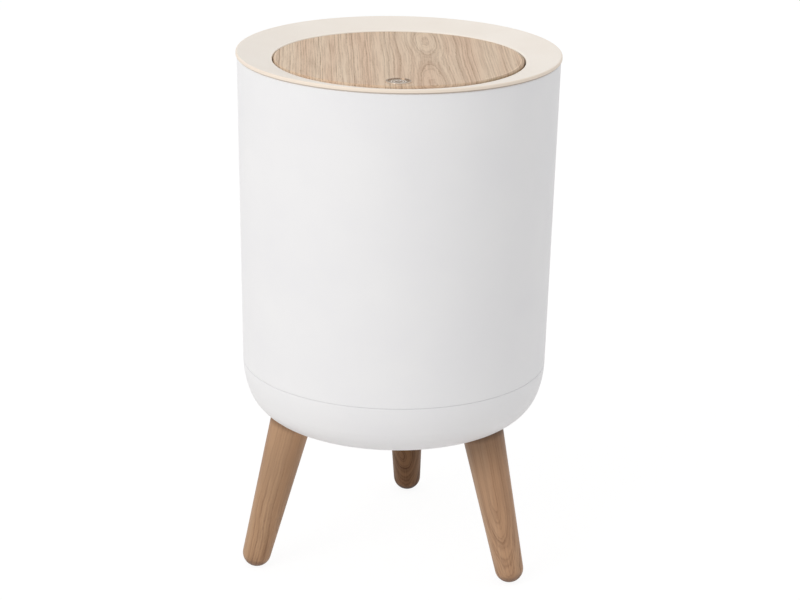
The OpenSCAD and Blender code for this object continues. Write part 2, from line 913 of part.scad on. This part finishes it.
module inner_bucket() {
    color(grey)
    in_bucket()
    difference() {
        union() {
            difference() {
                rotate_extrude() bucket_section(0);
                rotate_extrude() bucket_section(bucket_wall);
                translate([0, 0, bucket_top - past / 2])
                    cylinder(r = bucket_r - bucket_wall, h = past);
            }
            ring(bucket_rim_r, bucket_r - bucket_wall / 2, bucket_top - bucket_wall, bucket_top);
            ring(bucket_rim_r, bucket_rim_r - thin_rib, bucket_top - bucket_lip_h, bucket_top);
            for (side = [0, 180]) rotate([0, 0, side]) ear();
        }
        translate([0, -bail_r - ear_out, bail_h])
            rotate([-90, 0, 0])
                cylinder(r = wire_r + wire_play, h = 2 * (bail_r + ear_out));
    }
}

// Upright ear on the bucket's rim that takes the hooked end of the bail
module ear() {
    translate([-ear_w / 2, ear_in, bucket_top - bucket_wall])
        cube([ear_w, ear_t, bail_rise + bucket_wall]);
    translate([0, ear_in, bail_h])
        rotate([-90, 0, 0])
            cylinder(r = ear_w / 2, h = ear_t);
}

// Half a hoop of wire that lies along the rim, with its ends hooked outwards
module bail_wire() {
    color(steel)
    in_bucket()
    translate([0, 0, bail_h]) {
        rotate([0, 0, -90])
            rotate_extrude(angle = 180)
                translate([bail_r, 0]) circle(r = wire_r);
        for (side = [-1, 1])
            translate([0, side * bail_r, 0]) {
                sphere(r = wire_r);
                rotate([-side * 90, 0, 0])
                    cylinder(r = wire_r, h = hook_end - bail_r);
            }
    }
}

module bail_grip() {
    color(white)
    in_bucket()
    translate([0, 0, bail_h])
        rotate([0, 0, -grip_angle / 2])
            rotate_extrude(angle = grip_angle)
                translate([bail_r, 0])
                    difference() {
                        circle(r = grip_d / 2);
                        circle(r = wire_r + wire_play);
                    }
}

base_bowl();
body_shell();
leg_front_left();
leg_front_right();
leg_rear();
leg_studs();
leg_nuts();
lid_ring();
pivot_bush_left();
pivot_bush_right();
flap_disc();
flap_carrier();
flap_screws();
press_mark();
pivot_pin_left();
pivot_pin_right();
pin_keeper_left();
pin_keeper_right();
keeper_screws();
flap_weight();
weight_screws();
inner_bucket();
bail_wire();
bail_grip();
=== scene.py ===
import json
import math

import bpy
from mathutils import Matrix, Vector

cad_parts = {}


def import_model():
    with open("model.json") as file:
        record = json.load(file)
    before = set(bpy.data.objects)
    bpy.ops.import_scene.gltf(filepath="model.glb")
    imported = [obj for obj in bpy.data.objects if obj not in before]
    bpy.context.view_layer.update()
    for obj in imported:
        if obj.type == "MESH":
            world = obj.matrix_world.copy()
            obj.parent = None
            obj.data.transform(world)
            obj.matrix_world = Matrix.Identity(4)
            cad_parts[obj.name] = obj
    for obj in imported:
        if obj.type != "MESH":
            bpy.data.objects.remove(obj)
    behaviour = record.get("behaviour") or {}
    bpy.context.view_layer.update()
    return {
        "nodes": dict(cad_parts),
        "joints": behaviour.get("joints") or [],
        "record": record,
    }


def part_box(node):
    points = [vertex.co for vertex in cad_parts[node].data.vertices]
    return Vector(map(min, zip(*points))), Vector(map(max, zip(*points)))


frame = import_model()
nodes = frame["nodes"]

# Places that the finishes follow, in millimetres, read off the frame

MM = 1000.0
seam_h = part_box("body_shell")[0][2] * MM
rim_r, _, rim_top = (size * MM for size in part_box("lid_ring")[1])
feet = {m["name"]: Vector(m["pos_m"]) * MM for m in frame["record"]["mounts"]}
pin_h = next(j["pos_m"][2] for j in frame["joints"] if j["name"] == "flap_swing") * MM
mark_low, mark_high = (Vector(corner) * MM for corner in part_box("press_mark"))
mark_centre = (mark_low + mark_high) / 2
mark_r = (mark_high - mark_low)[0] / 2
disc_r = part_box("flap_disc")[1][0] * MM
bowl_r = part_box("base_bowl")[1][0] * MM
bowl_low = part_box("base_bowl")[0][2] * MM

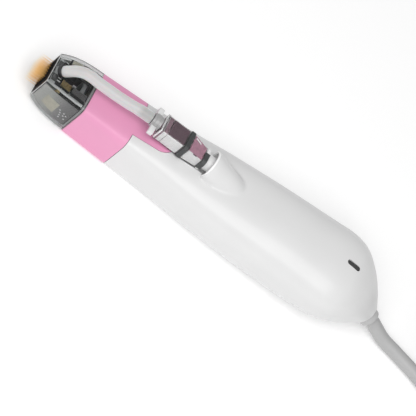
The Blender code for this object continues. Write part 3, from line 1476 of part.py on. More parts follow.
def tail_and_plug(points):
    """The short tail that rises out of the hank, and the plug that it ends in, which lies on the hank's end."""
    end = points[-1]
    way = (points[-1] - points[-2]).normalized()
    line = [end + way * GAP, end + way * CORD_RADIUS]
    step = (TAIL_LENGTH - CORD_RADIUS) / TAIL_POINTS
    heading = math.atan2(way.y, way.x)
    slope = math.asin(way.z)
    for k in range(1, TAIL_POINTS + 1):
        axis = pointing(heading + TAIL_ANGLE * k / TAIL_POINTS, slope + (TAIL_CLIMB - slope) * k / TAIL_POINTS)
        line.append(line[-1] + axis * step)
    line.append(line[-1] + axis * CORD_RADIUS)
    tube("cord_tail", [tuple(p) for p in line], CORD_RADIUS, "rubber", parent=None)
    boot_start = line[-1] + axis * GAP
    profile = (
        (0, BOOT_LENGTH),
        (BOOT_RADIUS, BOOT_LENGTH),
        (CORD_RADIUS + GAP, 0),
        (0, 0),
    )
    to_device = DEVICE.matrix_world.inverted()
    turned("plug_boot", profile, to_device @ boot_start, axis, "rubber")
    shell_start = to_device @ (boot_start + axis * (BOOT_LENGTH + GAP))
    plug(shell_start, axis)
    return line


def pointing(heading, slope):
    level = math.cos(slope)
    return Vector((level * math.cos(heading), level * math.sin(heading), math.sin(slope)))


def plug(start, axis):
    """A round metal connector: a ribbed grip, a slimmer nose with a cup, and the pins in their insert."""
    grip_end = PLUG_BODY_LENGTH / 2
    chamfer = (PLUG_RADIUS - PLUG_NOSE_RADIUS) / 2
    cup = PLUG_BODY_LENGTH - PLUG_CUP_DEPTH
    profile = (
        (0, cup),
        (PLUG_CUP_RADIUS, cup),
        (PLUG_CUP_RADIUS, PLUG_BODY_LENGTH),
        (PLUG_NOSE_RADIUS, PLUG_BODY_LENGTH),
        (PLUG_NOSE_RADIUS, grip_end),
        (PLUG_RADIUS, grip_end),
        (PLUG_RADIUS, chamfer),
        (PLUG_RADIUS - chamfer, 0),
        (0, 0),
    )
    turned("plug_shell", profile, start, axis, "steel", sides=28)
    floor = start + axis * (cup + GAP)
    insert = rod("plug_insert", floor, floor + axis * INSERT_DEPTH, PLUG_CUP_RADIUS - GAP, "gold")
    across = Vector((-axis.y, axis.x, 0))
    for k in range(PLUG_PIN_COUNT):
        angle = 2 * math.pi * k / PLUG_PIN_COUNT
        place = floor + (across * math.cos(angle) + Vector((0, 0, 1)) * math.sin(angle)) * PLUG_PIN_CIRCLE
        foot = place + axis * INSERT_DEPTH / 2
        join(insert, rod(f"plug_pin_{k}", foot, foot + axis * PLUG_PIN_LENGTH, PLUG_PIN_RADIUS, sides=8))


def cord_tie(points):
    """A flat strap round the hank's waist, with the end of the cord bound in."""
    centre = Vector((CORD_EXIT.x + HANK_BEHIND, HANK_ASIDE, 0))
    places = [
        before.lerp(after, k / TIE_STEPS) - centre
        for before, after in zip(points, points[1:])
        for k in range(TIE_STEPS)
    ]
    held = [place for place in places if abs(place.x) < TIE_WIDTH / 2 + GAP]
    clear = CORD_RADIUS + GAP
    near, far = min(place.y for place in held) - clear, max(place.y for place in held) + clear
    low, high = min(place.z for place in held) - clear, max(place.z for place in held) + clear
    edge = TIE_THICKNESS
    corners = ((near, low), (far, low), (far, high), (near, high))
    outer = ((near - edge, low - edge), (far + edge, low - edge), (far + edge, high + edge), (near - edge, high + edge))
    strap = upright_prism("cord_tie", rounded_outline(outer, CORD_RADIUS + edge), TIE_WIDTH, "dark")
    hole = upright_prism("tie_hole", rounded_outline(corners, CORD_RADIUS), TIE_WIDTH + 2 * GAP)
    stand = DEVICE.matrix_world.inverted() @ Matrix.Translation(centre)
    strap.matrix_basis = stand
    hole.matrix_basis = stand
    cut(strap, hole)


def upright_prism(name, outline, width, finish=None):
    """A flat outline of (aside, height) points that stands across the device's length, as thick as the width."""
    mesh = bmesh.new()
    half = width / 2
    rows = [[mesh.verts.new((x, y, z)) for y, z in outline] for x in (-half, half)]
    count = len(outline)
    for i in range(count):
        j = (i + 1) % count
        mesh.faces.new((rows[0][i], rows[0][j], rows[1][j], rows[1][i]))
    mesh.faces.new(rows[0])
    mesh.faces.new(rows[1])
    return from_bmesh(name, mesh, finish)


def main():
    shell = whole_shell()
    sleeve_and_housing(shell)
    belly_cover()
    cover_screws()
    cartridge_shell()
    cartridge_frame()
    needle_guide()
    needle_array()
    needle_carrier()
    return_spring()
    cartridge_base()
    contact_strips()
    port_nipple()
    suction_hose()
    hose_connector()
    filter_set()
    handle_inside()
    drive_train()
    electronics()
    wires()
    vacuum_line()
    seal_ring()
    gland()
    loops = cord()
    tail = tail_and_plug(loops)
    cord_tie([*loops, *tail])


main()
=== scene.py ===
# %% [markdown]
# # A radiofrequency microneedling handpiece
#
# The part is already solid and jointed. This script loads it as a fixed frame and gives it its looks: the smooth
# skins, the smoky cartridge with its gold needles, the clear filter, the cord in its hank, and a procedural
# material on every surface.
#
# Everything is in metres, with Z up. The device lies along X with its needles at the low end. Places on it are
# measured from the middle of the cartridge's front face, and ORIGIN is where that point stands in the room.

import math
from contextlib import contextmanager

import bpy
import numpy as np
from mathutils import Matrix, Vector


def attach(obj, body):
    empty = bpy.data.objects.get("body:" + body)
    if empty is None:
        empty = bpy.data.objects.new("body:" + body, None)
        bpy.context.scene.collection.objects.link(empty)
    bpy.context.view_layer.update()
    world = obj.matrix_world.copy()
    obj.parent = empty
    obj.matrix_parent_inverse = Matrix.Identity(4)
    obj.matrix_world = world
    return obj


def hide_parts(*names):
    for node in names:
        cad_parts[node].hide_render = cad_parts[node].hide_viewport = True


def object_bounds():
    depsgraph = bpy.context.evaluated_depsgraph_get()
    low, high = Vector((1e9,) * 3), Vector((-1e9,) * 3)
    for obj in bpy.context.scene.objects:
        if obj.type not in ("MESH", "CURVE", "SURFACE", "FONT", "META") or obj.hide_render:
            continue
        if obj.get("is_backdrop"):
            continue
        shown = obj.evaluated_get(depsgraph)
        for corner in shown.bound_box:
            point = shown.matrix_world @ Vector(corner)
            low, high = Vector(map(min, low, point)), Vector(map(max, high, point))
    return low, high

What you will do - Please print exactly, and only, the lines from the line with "base_bowl();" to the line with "# Places that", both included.

The completed task -
base_bowl();
body_shell();
leg_front_left();
leg_front_right();
leg_rear();
leg_studs();
leg_nuts();
lid_ring();
pivot_bush_left();
pivot_bush_right();
flap_disc();
flap_carrier();
flap_screws();
press_mark();
pivot_pin_left();
pivot_pin_right();
pin_keeper_left();
pin_keeper_right();
keeper_screws();
flap_weight();
weight_screws();
inner_bucket();
bail_wire();
bail_grip();
=== scene.py ===
import json
import math

import bpy
from mathutils import Matrix, Vector

cad_parts = {}


def import_model():
    with open("model.json") as file:
        record = json.load(file)
    before = set(bpy.data.objects)
    bpy.ops.import_scene.gltf(filepath="model.glb")
    imported = [obj for obj in bpy.data.objects if obj not in before]
    bpy.context.view_layer.update()
    for obj in imported:
        if obj.type == "MESH":
            world = obj.matrix_world.copy()
            obj.parent = None
            obj.data.transform(world)
            obj.matrix_world = Matrix.Identity(4)
            cad_parts[obj.name] = obj
    for obj in imported:
        if obj.type != "MESH":
            bpy.data.objects.remove(obj)
    behaviour = record.get("behaviour") or {}
    bpy.context.view_layer.update()
    return {
        "nodes": dict(cad_parts),
        "joints": behaviour.get("joints") or [],
        "record": record,
    }


def part_box(node):
    points = [vertex.co for vertex in cad_parts[node].data.vertices]
    return Vector(map(min, zip(*points))), Vector(map(max, zip(*points)))


frame = import_model()
nodes = frame["nodes"]

# Places that the finishes follow, in millimetres, read off the frame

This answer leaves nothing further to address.